Symmetry of hypersurfaces with symmetric boundary

TL;DR

This paper proves that minimal and constant mean curvature hypersurfaces with symmetric boundaries inherit the symmetry of their boundary in Euclidean space, using Lie group actions and regularity theory.

Contribution

It establishes symmetry inheritance results for various classes of hypersurfaces with symmetric boundaries, extending previous symmetry results to higher order mean curvature and Helfrich-type hypersurfaces.

Findings

Interior symmetry of minimal hypersurfaces with symmetric boundary

Symmetry inheritance for hypersurfaces of higher order mean curvature

Application of Lie group actions and regularity theory in symmetry proofs

Abstract

Let $G$ be a compact connected subgroup of $SO(n+1)$. In $\mathbb{R}^{n+1}$, we gain interior $G$-symmetry for minimal hypersurfaces and hypersurfaces of constant mean curvature (CMC) which have $G$-invariant boundaries and $G$-invariant contact angles along boundaries.

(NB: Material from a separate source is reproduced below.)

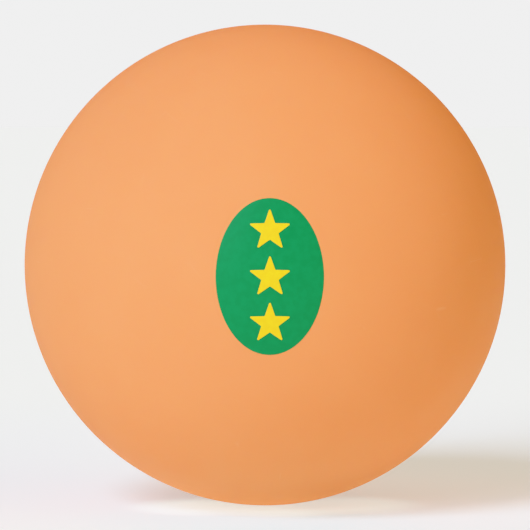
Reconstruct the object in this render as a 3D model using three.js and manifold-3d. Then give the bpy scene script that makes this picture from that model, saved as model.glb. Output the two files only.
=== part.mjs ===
// Table tennis ball, in millimetres.
//
// Two injection-moulded half shells meet on the plane y = 0, and a ring of cement holds them
// together. The rear half carries a spigot that sits in a rabbet in the front half. The front half
// is printed at its pole, on -Y: a green oval panel, and three yellow stars on top of it.
// The origin is the centre of the ball and +Z is up.

import * as THREE from "three";
import { mergeVertices } from "three/addons/utils/BufferGeometryUtils.js";
import Module from "manifold-3d";

// Shells
const BALL_DIAMETER = 40;
const SHELL_WALL = 0.5; // away from the rim
const RIM_WALL = 0.9; // at the parting plane, thickened inwards
const RIM_HEIGHT = 1.6; // straight inner face of the rim, from the parting plane
const RIM_TAPER = 1.0; // run from the rim to the plain wall

// Joint
const SPIGOT_WALL = 0.4;
const SPIGOT_LENGTH = 0.8; // past the parting plane
const BOND_GAP = 0.06; // between the halves, filled by cement
const BEAD_RADIUS = 0.18; // cement squeezed out inside the ball
const CLEARANCE = 0.01; // between solids that touch on the real ball

// Print
const INK_THICKNESS = 0.02;
const PANEL_WIDTH = 8.4;
const PANEL_HEIGHT = 12.2;
const STAR_POINTS = 5;
const STAR_RADIUS = 1.75; // from the centre to a tip
const STAR_WAIST = 0.4; // inner radius as a share of STAR_RADIUS
const STAR_PITCH = 3.6; // between the centres of two stars
const STAR_NODES = ["upper_star_print", "middle_star_print", "lower_star_print"];

// Facets
const TURN_SEGMENTS = 72; // round the y axis
const ARC_SEGMENTS = 18; // from a pole to the rim
const BEAD_SEGMENTS = 6;
const PANEL_SEGMENTS = 72;

const ballRadius = BALL_DIAMETER / 2;
const cavityRadius = ballRadius - SHELL_WALL;
const rimRadius = ballRadius - RIM_WALL; // inner face of both rims
const spigotRadius = rimRadius + SPIGOT_WALL; // outer face of the spigot
const rabbetRadius = spigotRadius + BOND_GAP;
const halfGap = BOND_GAP / 2;
const arcStep = Math.acos(halfGap / ballRadius) / ARC_SEGMENTS;

const wasm = await Module();
wasm.setup();

// ---------------------------------------------------------------- helpers

// A profile point: distance from the y axis, and height along it.
const point = (radius, height) => new THREE.Vector2(radius, height);

// Points on a circle about the origin, at angles measured from the +Y pole.
function arc(radius, fromAngle, toAngle, segments) {
  return Array.from({ length: segments + 1 }, (_, i) => {
    const angle = fromAngle + ((toAngle - fromAngle) * i) / segments;
    return point(radius * Math.sin(angle), radius * Math.cos(angle));
  });
}

// The same profile on the -Y side. Its order is reversed too, which keeps its faces outwards.
function toFront(profile) {
  return profile.map((p) => point(p.x, -p.y)).reverse();
}

function turned(profile) {
  return new THREE.LatheGeometry(profile, TURN_SEGMENTS);
}

function solidOf(geometry) {
  const bare = geometry.clone();
  bare.deleteAttribute("normal");
  bare.deleteAttribute("uv");
  const merged = mergeVertices(bare);
  return new wasm.Manifold(
    new wasm.Mesh({
      numProp: 3,
      vertProperties: merged.attributes.position.array,
      triVerts: new Uint32Array(merged.index.array),
    }),
  );
}

function geometryOf(solid) {
  const { vertProperties, triVerts } = solid.getMesh();
  const geometry = new THREE.BufferGeometry();
  geometry.setAttribute("position", new THREE.BufferAttribute(vertProperties, 3));
  geometry.setIndex(new THREE.BufferAttribute(triVerts, 1));
  geometry.computeVertexNormals();
  return geometry;
}

function namedMesh(name, geometry, material) {
  const mesh = new THREE.Mesh(geometry, material);
  mesh.name = name;
  return mesh;
}

// ---------------------------------------------------------------- materials

const shellPlastic = new THREE.MeshStandardMaterial({
  name: "orange_shell",
  color: 0xf0a062,
  roughness: 0.6,
  metalness: 0,
});

const cement = new THREE.MeshStandardMaterial({
  name: "seam_cement",
  color: 0xf2b27c,
  roughness: 0.4,
  metalness: 0,
});

const greenInk = new THREE.MeshStandardMaterial({
  name: "green_ink",
  color: 0x1ea263,
  roughness: 0.5,
  metalness: 0,
});

const yellowInk = new THREE.MeshStandardMaterial({
  name: "yellow_ink",
  color: 0xf8de28,
  roughness: 0.5,
  metalness: 0,
});

// ---------------------------------------------------------------- half shells

// Inner wall of a half on the +Y side, from the pole to the top of the straight rim face.
function innerWall() {
  const taperTop = RIM_HEIGHT + RIM_TAPER;
  const taperAngle = Math.acos(taperTop / cavityRadius);
  return [
    ...arc(cavityRadius, 0, taperAngle, ARC_SEGMENTS),
    point(rimRadius, RIM_HEIGHT),
  ];
}

// Outer wall of a half on the +Y side, from the parting face to the pole.
function outerWall() {
  return arc(ballRadius, ARC_SEGMENTS * arcStep, 0, ARC_SEGMENTS);
}

// The spigot stands past the parting plane, so its end is at a negative height.
function rearHalfShell() {
  return turned([
    ...innerWall(),
    point(rimRadius, -SPIGOT_LENGTH),
    point(spigotRadius, -SPIGOT_LENGTH),
    point(spigotRadius, halfGap),
    ...outerWall(),
  ]);
}

// The rabbet takes the spigot, with the bond gap round it and past its end.
function frontHalfShell() {
  const rabbetFloor = SPIGOT_LENGTH + BOND_GAP;
  return turned(
    toFront([
      ...innerWall(),
      point(rimRadius, rabbetFloor),
      point(rabbetRadius, rabbetFloor),
      point(rabbetRadius, halfGap),
      ...outerWall(),
    ]),
  );
}

// ---------------------------------------------------------------- cement

// One closed ring: a flat film between the parting faces, a sleeve round the spigot, a film past
// the spigot's end, and a half-round bead that was squeezed out of the joint. The outer edge of
// the film lies a hair under the ball's surface, so the shells alone touch a table.
function seamCement() {
  const edgeRadius = ballRadius - CLEARANCE;
  const faceHeight = halfGap - CLEARANCE;
  const sleeveInner = spigotRadius + CLEARANCE;
  const sleeveOuter = rabbetRadius - CLEARANCE;
  const endNear = -SPIGOT_LENGTH - CLEARANCE;
  const endFar = -SPIGOT_LENGTH - BOND_GAP + CLEARANCE;
  const rimFace = rimRadius - CLEARANCE;
  const beadHeight = (endNear + endFar) / 2;
  const bead = Array.from({ length: BEAD_SEGMENTS + 1 }, (_, i) => {
    const angle = Math.PI / 2 + (Math.PI * i) / BEAD_SEGMENTS;
    return point(
      rimFace + BEAD_RADIUS * Math.cos(angle),
      beadHeight + BEAD_RADIUS * Math.sin(angle),
    );
  });
  const profile = [
    point(edgeRadius, faceHeight),
    point(sleeveInner, faceHeight),
    point(sleeveInner, endNear),
    point(rimFace, endNear),
    ...bead,
    point(rimFace, endFar),
    point(sleeveOuter, endFar),
    point(sleeveOuter, -faceHeight),
    point(edgeRadius, -faceHeight),
  ];
  return turned([...profile, profile[0]]);
}

// ---------------------------------------------------------------- print

// A skin over the front pole whose facets lie parallel to the shell's. Layer 0 is on the shell.
function inkSkin(layer) {
  const inner = ballRadius + CLEARANCE + layer * (INK_THICKNESS + CLEARANCE);
  const outer = inner + INK_THICKNESS;
  const reach = Math.asin(Math.hypot(PANEL_WIDTH, PANEL_HEIGHT) / 2 / ballRadius);
  const steps = Math.ceil(reach / arcStep);
  const edge = steps * arcStep;
  return turned(toFront([...arc(inner, 0, edge, steps), ...arc(outer, edge, 0, steps)]));
}

// A flat outline pressed straight onto the front of the ball, as a printing pad does it.
// The outline's x is the ball's x, and its y is the ball's z. The prism runs from y = 0 to -Y.
function printed(outline, layer) {
  const prism = new THREE.ExtrudeGeometry(outline, {
    depth: BALL_DIAMETER,
    bevelEnabled: false,
    curveSegments: PANEL_SEGMENTS,
  });
  prism.rotateX(Math.PI / 2);
  return geometryOf(solidOf(inkSkin(layer)).intersect(solidOf(prism)));
}

function panelOutline() {
  const outline = new THREE.Shape();
  outline.absellipse(0, 0, PANEL_WIDTH / 2, PANEL_HEIGHT / 2, 0, 2 * Math.PI);
  return outline;
}

function starOutline(centreHeight) {
  const corners = Array.from({ length: 2 * STAR_POINTS }, (_, i) => {
    const radius = STAR_RADIUS * (i % 2 ? STAR_WAIST : 1);
    const angle = Math.PI / 2 + (Math.PI * i) / STAR_POINTS;
    return point(radius * Math.cos(angle), centreHeight + radius * Math.sin(angle));
  });
  return new THREE.Shape(corners);
}

// ---------------------------------------------------------------- assembly

const ball = new THREE.Group();
ball.add(namedMesh("front_half_shell", frontHalfShell(), shellPlastic));
ball.add(namedMesh("rear_half_shell", rearHalfShell(), shellPlastic));
ball.add(namedMesh("seam_cement", seamCement(), cement));
ball.add(namedMesh("panel_print", printed(panelOutline(), 0), greenInk));

const middleStar = (STAR_NODES.length - 1) / 2;
STAR_NODES.forEach((name, i) => {
  const outline = starOutline((middleStar - i) * STAR_PITCH);
  ball.add(namedMesh(name, printed(outline, 1), yellowInk));
});

export default ball;
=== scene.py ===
"""A table tennis ball: the fine surfaces, the finishes and the light.

Every surface is worked out with numpy on a grid of two parameters, in metres, in the frame of the
CAD model. The ball's centre is the origin and Z is up. The two half shells meet on the plane
y = 0: the printed one is on -Y and the plain one is on +Y.
"""

import math

import bpy
import numpy as np
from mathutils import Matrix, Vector


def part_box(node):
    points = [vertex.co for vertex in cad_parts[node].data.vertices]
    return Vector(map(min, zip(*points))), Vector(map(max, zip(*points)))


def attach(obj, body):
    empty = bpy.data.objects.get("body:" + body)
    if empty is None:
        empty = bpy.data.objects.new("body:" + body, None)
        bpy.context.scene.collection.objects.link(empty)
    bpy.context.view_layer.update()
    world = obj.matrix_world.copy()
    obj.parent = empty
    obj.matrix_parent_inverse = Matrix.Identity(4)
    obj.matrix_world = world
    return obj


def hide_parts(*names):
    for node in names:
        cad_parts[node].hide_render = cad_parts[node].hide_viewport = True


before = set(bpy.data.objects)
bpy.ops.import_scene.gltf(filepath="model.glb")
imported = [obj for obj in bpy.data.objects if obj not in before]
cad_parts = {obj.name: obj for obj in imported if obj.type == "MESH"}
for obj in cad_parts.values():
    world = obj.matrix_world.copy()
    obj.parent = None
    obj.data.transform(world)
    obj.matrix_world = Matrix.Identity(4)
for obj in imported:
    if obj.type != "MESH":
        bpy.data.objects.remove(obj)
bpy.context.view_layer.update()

MM = 0.001

# ---------------------------------------------------------------- sizes taken from the frame

front_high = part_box("front_half_shell")[1]
rear_low, rear_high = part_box("rear_half_shell")
panel_low, panel_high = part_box("panel_print")

BALL_RADIUS = rear_high.y
HALF_GAP = -front_high.y  # from the parting plane to the edge of either half
SPIGOT_LENGTH = -rear_low.y
FLOOR_LEVEL = rear_low.z
PANEL_HALF_WIDTH = panel_high.x
PANEL_HALF_HEIGHT = panel_high.z
PANEL_TOP_RADIUS = -panel_low.y  # outer face of the green ink
STAR_NODES = ("upper_star_print", "middle_star_print", "lower_star_print")

# ---------------------------------------------------------------- sizes that the frame doesn't give

SHELL_WALL = 0.50 * MM
RIM_WALL = 0.90 * MM
RIM_HEIGHT = 1.60 * MM
RIM_TAPER = 1.00 * MM
SPIGOT_WALL = 0.40 * MM
CLEARANCE = 0.01 * MM
BEAD_RADIUS = 0.18 * MM
INK_THICKNESS = 0.02 * MM
STAR_POINTS = 5
STAR_WAIST = 0.4

EDGE_ROUND = 0.05 * MM  # outer edges of the halves, where they meet
EDGE_REACH = 3 * EDGE_ROUND  # from the edge to where the plain sphere starts
CORNER_ROUND = 0.015 * MM  # corners inside the joint
BLEND_ROUND = 1.2 * MM  # between the rim and the plain wall
STAR_ROUND = 0.07 * MM  # ink rounds the tips and notches of a star
INK_EDGE = 0.06 * MM  # over which an ink film thins out to nothing
FILM_TURN = math.radians(55)  # how far the cement follows the rounded edge of each half
FILM_DIP = 0.012 * MM  # how deep the cement sinks between the two edges

# Waves in the cement bead: how many go round the joint, and their height and phase.
BEAD_WAVES = ((2, 0.10, 0.4), (5, 0.08, 2.1), (9, 0.05, 4.0), (23, 0.03, 1.3))

CAVITY_RADIUS = BALL_RADIUS - SHELL_WALL
RIM_RADIUS = BALL_RADIUS - RIM_WALL
SPIGOT_RADIUS = RIM_RADIUS + SPIGOT_WALL
RABBET_RADIUS = SPIGOT_RADIUS + 2 * HALF_GAP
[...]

The main ingredients of the proof are to build an associated Cauchy problem based on infinitesimal Lie group actions, and to apply Morrey's regularity theory and the Cauchy-Kovalevskaya Theorem. Moreover, we also investigate the same kind of symmetry inheritance from boundaries for hypersurfaces of constant higher order mean curvature and Helfrich-type hypersurfaces in $\mathbb{R}^{n+1}$.